Можно создать предпосылки для целой карьеры, для целой жизни, но срежиссировать их нельзя. Можно создать предпосылки к войне, революции (чему–нибудь еще) (для этого нужно быть многочисленными и еще многое другое), но срежиссировать их целиком нельзя. Находясь на другом конце цепи, череды событий, можно, как всегда, в деталях срежиссировать день, битву, восстание, уличный бой, что–то еще. Но, находясь в середине цепи, череды событий, нельзя, как всегда, на расстоянии срежиссировать в деталях целое дело. Можно срежиссировать день, государственный переворот, восстание, акт насилия. Подготовить его, сфабриковать мгновенно. Но невозможно, находясь на некотором расстоянии, на середине, на удалении, целиком сфабриковать столь крупное дело. Или же, окажись оно сфабрикованным, оно было бы обречено на неудачу.
Едва ли уже можно сфабриковать дело в промышленном и коммерческом смысле слова.
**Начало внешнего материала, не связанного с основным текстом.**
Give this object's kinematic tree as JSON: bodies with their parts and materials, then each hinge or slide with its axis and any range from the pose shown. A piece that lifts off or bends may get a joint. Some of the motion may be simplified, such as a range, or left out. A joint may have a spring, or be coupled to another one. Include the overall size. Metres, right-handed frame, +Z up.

Как раз это и вызывает сомнения. Если бы партия интеллектуалов в действительности была достаточно хитроумной, достаточно сильной, достаточно проницательной, чтобы сфабриковать, исхитриться сфабриковать, суметь сфабриковать столь крупное дело, если бы она была в состоянии, если бы она оказалась достаточно дальновидной, чтобы вызвать мощное движение действительности, столь мощное, если бы она таким образом смогла сокрушить, растереть в пыль, перемешать и вновь вылепить столь мощный кусок действительности, то тогда, тогда уж определенно, они не были бы тем, что мы называем партией интеллектуалов, они вовсе не имели бы тех недостатков, тех пороков, которые мы как раз и называем пороками партии интеллектуалов, бесплодия, поверхностности, интеллектуальности. Наоборот, они были бы людьми, которые сокрушили, познали, переварили и вылепили действительность. Они были бы людьми, закаленными действительностью. И благодаря тому что собственными руками перетерли столь мощный кусок действительности, они стали бы особенно значимыми личностями, деятелями крупного калибра, внушительных габаритов, большого объема, великими реалистами, наставниками. В конечном итоге всем тем, в чем мы как раз им и отказываем. Они стали бы Ришелье и Наполеонами. Возможно и наверняка к тому же, они стали бы тиранами. Но это были бы великие тираны, наставники, реалисты. Они стали бы всем тем, что мы решительно в них отрицаем. Как тираны они уподобились бы Ришелье и Наполеону. Они бы погрузились в реальность, они бы закалялись в ней и управляли бы ею на самом деле.